On January 20 I managed to put the lawyer in touch with director general of health Dr Ashley Bloomfield, who said he had never seen the offer. Like many other offers of help, this one too appears to have disappeared into the bureaucratic ether.
On January 21 the Government placed an order for five million. A week later they added another 20 million. Three days later they added 40 million. That's 65 million in under two weeks with nothing required from the Government agencies other than to sign off on the order. The 65 million RATs were delivered on time and on budget, along with a further 1.8 million RATs that were placed for a number of those private companies whose orders had been 'requisitioned, consolidated, prioritised' by the government.
Naively I thought that this demonstration of how businesses could help the Government accelerate our Covid response would finally open the door to a much closer co-operation between the Government and businesses whose advice and offers had been ignored in the past.

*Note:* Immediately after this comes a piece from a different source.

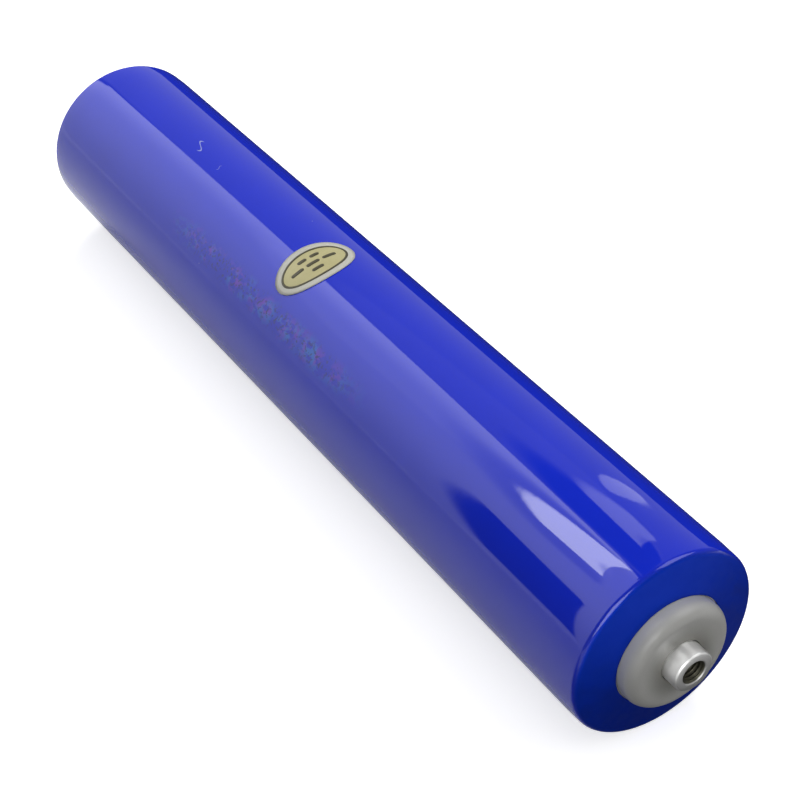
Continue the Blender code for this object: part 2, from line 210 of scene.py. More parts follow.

I should have known better. The announcement of this change in the government supply of RATs carried no mention of the 65 million that had been organised by a lawyer, acting on behalf of a business whose original offer had been ignored, while continuing to do his day job.
No, the MoH had this all under control and this was proof of how well they had planned the supply of RATs and any suggestion that they needed to requisition supplies from private businesses were obviously untrue.
The emails released last week under the OIA highlight how the spin coming out of the DPMC has very little to do with transparency and more to do with covering some of the gaping holes in a strategy of "thanks for your offer, but we know best."
The time must surely be approaching for a Royal Commission of Inquiry to examine exactly what has gone on behind the doors that have been held tightly shut by the DPMC.
Perhaps the Government did know best and we don't have all the facts.
Surely being fully transparent is the best way to determine that.
• Sir Ian Taylor is the founder and managing director of Animation Research.